Public Demand: Transparency Over Immunity
The clamor isn’t for abolition—most citizens respect the need for councilor protection—but for proportionality. Citizens want clear thresholds: when does indemnité serve justice, and when does it become a shield for missteps? In Marseille, a citizen-led initiative pushed for a “sunshine clause,” mandating public disclosure of indemnité amounts, duration, and the nature of covered duties. In response, city officials stalled, citing “administrative complexity.” But skepticism runs deep.
As one activist noted, “You can’t audit a budget without auditing who’s on the hook when it breaks.”
This demand reflects a broader shift: trust in local government is at a historic low, with 57% of French respondents in a 2024 Le Monde survey calling municipal leaders “distant and unanswerable.” The indemnité debate is no longer niche—it’s a barometer of democratic health.
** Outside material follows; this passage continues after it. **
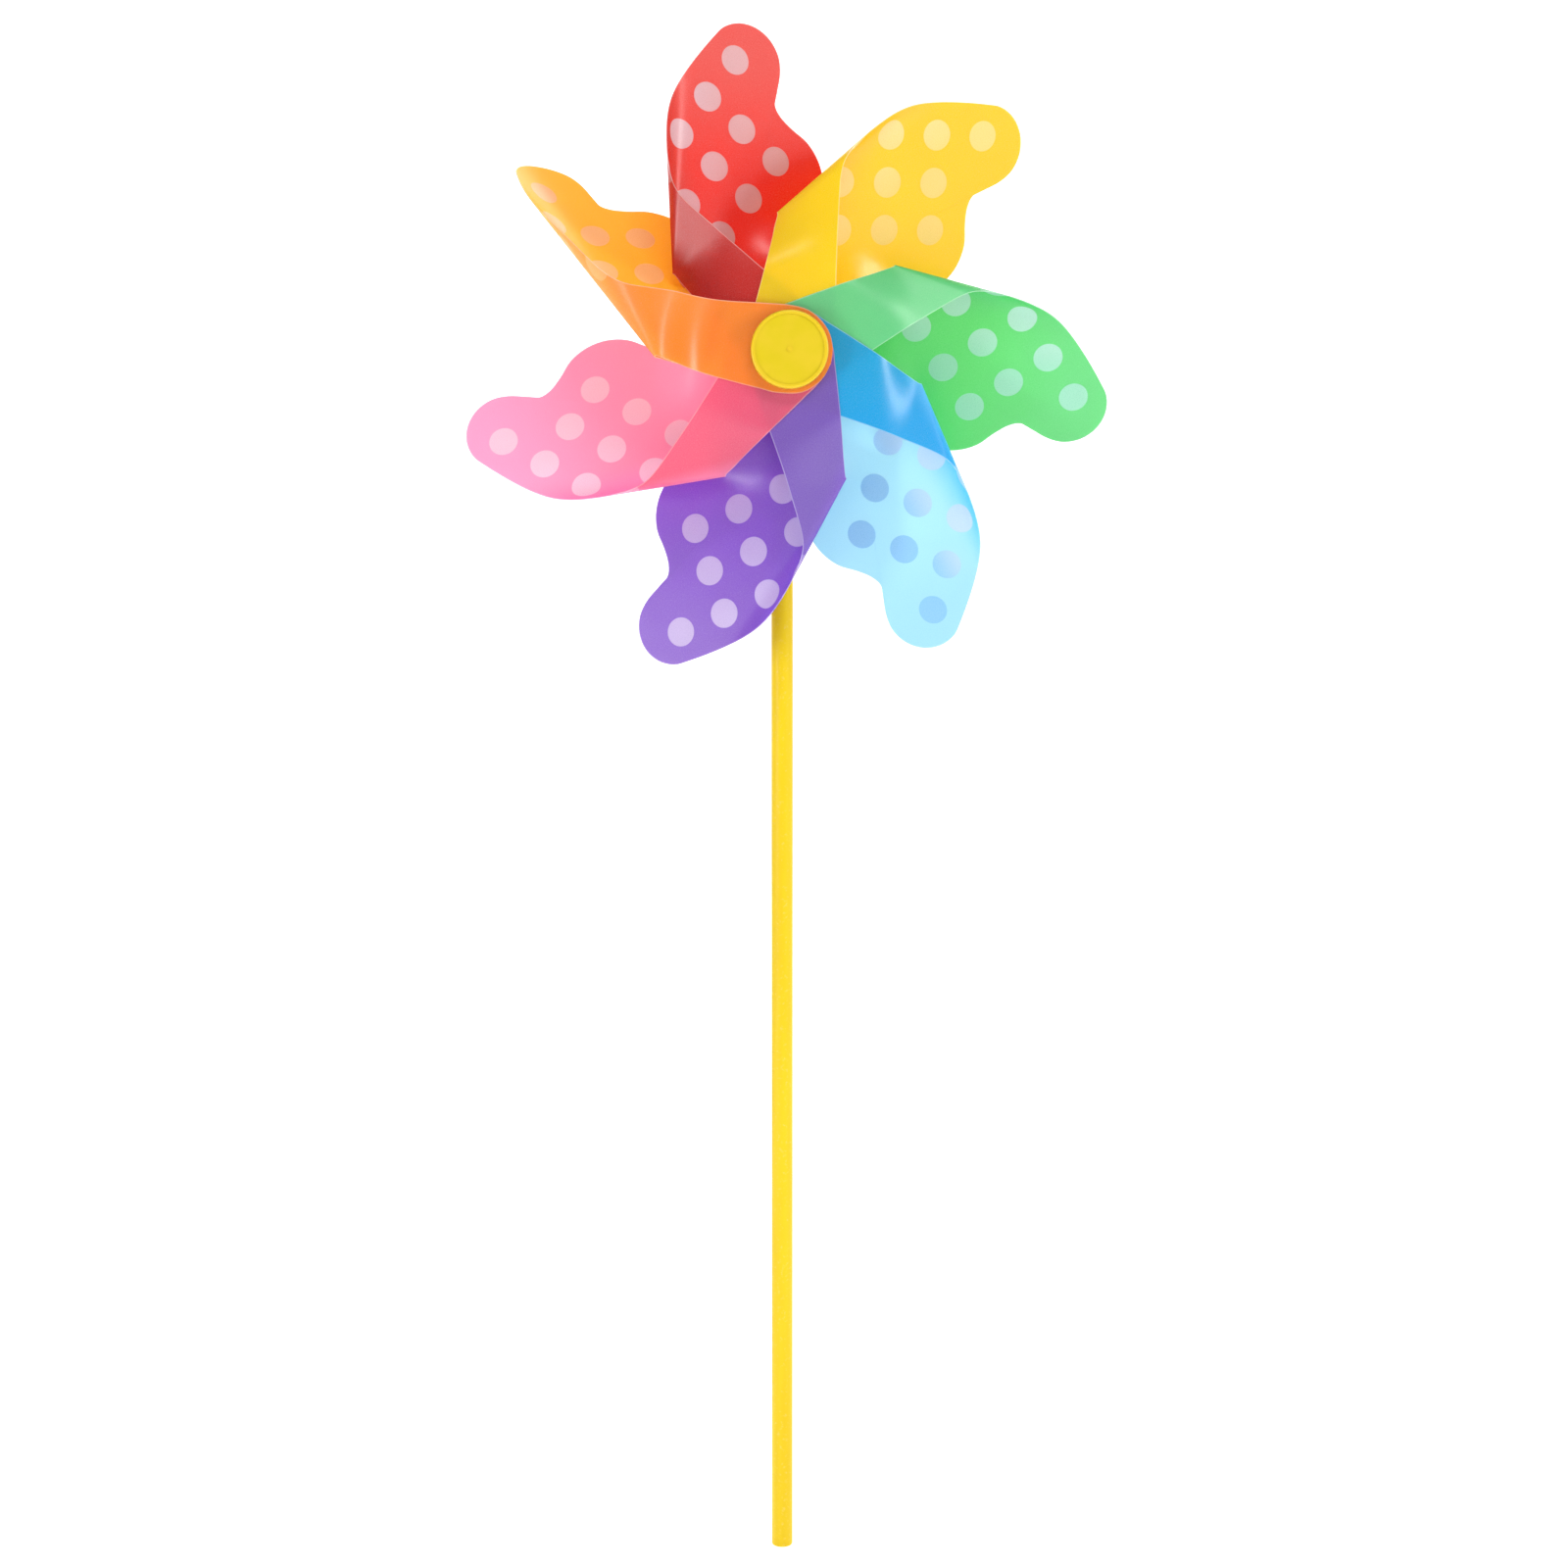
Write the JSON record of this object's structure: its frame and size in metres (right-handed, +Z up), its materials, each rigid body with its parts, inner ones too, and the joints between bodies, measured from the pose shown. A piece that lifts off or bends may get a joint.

The Hidden Mechanics: Why Accountability Falters
Behind the headlines lies a web of legal inertia and institutional ambiguity. French law defines indemnité narrowly, focusing on “official acts”—but rarely penalizes “advisory” influence that shapes policy outcomes. Courts typically defer to council decisions unless malice or gross negligence is proven, a high bar that discourages scrutiny. Meanwhile, municipal budgets treat indemnité as a fixed line item, not a variable tied to risk exposure.